• _What this task involves_
Print the lines of the data, starting with the first, up to and including the line where "small helper that" appears.

• _Data block_

## START

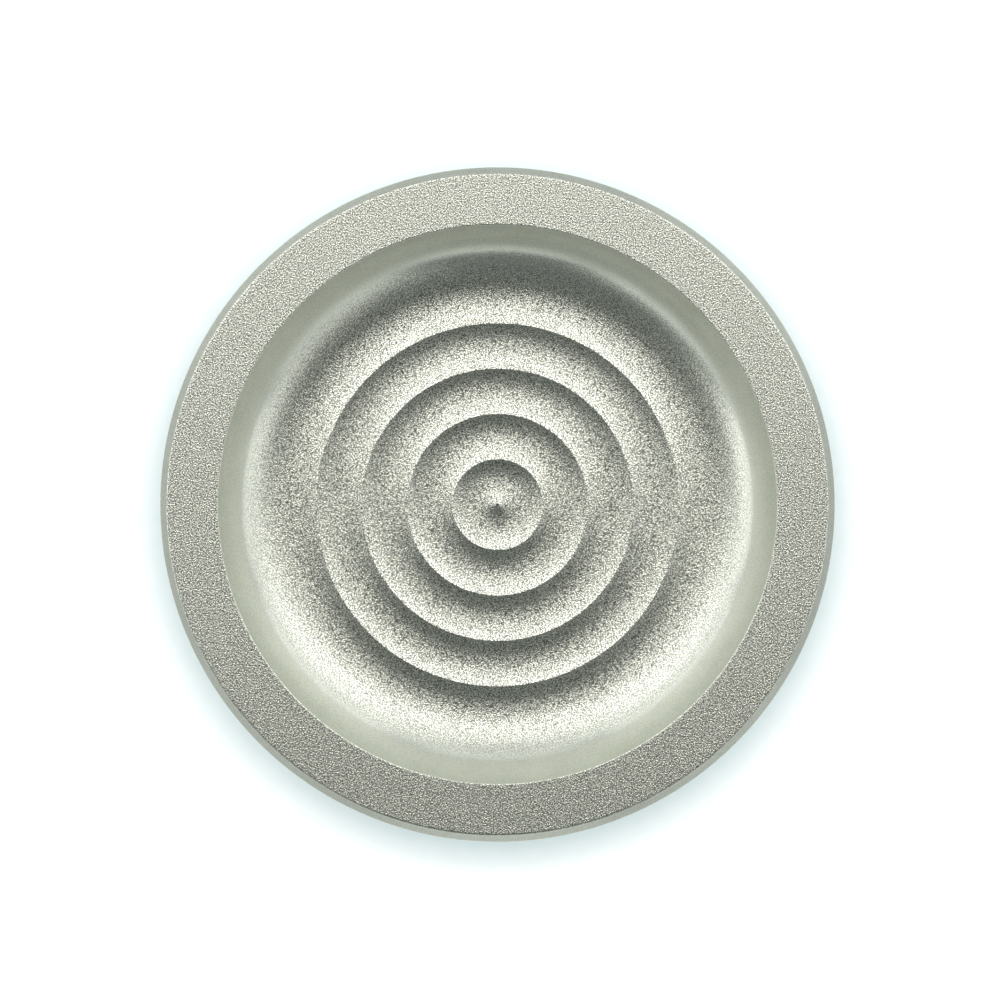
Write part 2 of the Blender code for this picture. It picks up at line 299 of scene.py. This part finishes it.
class Nodes:
    """A small helper that adds and joins shader nodes."""

    def __init__(self, name):
        self.material = bpy.data.materials.new(name)
        self.material.use_nodes = True
        self.tree = self.material.node_tree
        self.shader = self.tree.nodes["Principled BSDF"]

    def add(self, kind, settings=(), **inputs):
        node = self.tree.nodes.new(kind)
        for key, value in dict(settings).items():
            setattr(node, key, value)
        for key, value in inputs.items():
            self.feed(node, key.replace("_", " "), value)
        return node

    def feed(self, node, key, value):
        """Gives an input, known by its name or its number, a link or a fixed value."""
        if isinstance(value, bpy.types.NodeSocket):
            self.tree.links.new(value, node.inputs[key])
        else:
            node.inputs[key].default_value = value

    def place(self):
        return self.add("ShaderNodeTexCoord").outputs["Object"]

    def noise(self, vector, size, detail=2.0, roughness=0.5):
        node = self.add(
            "ShaderNodeTexNoise", Vector=vector, Scale=1.0 / size, Detail=detail, Roughness=roughness
        )
        return node.outputs["Fac"]

    def ramp(self, value, *stops):
        """A colour ramp of (position, colour) stops."""
        node = self.add("ShaderNodeValToRGB", Fac=value)
        elements = node.color_ramp.elements
        while len(elements) < len(stops):
            elements.new(0.5)
        for element, (position, colour) in zip(elements, stops):
            element.position = position
            element.color = (*colour, 1.0)
        return node.outputs["Color"]

    def math(self, operation, first, second):
        node = self.add("ShaderNodeMath", {"operation": operation})
        self.feed(node, 0, first)
        self.feed(node, 1, second)
        return node.outputs[0]

    def scaled(self, value, factor, offset):
        return self.math("ADD", self.math("MULTIPLY", value, factor), offset)

    def outwards(self, place, normal):
        """How far the surface faces away from the Z axis: 1 on the upright side of the rim."""
        radial = self.add("ShaderNodeVectorMath", {"operation": "MULTIPLY"})
        self.feed(radial, 0, place)
        self.feed(radial, 1, (1.0, 1.0, 0.0))
        share = self.add("ShaderNodeVectorMath", {"operation": "DOT_PRODUCT"})
        self.feed(share, 0, radial.outputs["Vector"])
        self.feed(share, 1, normal)
        return self.math("DIVIDE", share.outputs["Value"], cad_high.x)

    def mix(self, share, first, second):
        """Two colours mixed. They are this node's inputs 6 and 7, and its colour output is 2."""
        node = self.add("ShaderNodeMix", {"data_type": "RGBA"})
        self.feed(node, 0, share)
        self.feed(node, 6, first)
        self.feed(node, 7, second)
        return node.outputs[2]

    def bump(self, height, distance, strength):
        node = self.add("ShaderNodeBump", Height=height, Distance=distance, Strength=strength)
        return node.outputs["Normal"]

    def surface(self, **inputs):
        for key, value in inputs.items():
            self.feed(self.shader, key.replace("_", " "), value)
        return self.material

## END

• _Full response_
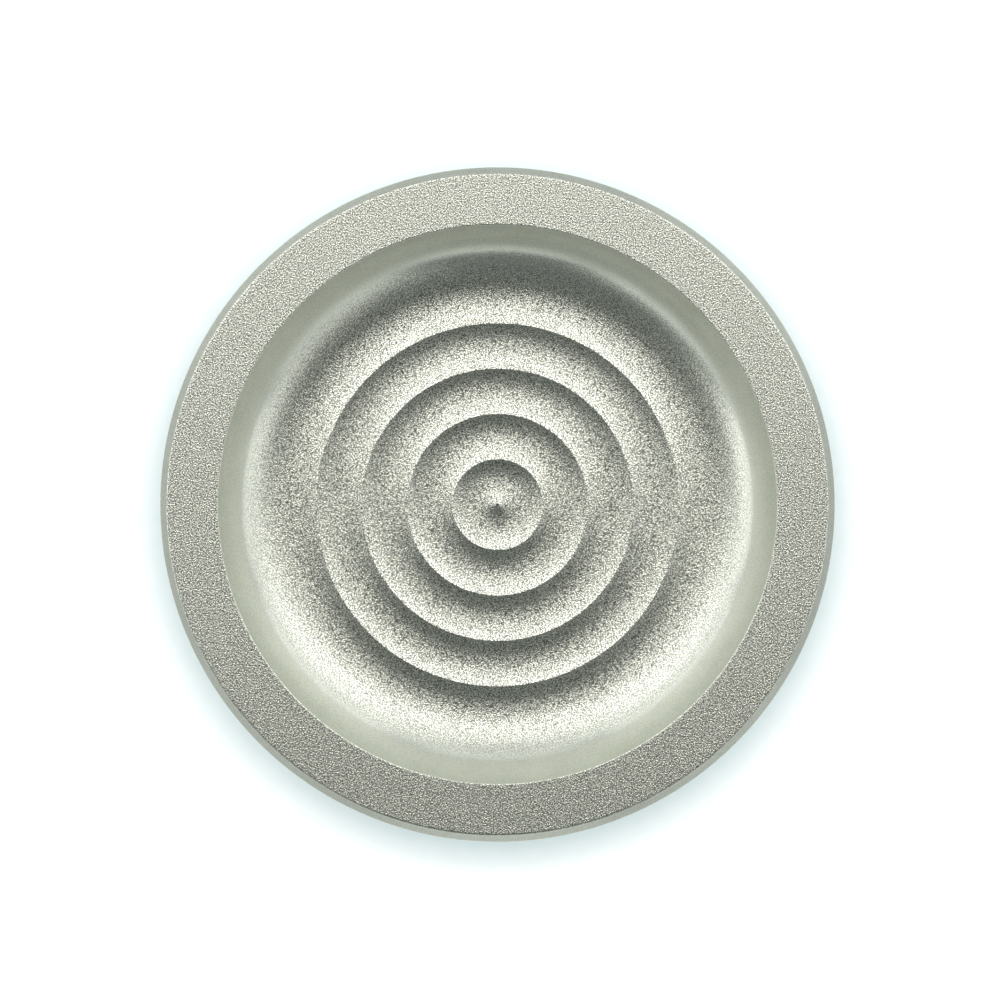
Write part 2 of the Blender code for this picture. It picks up at line 299 of scene.py. This part finishes it.
class Nodes:
    """A small helper that adds and joins shader nodes."""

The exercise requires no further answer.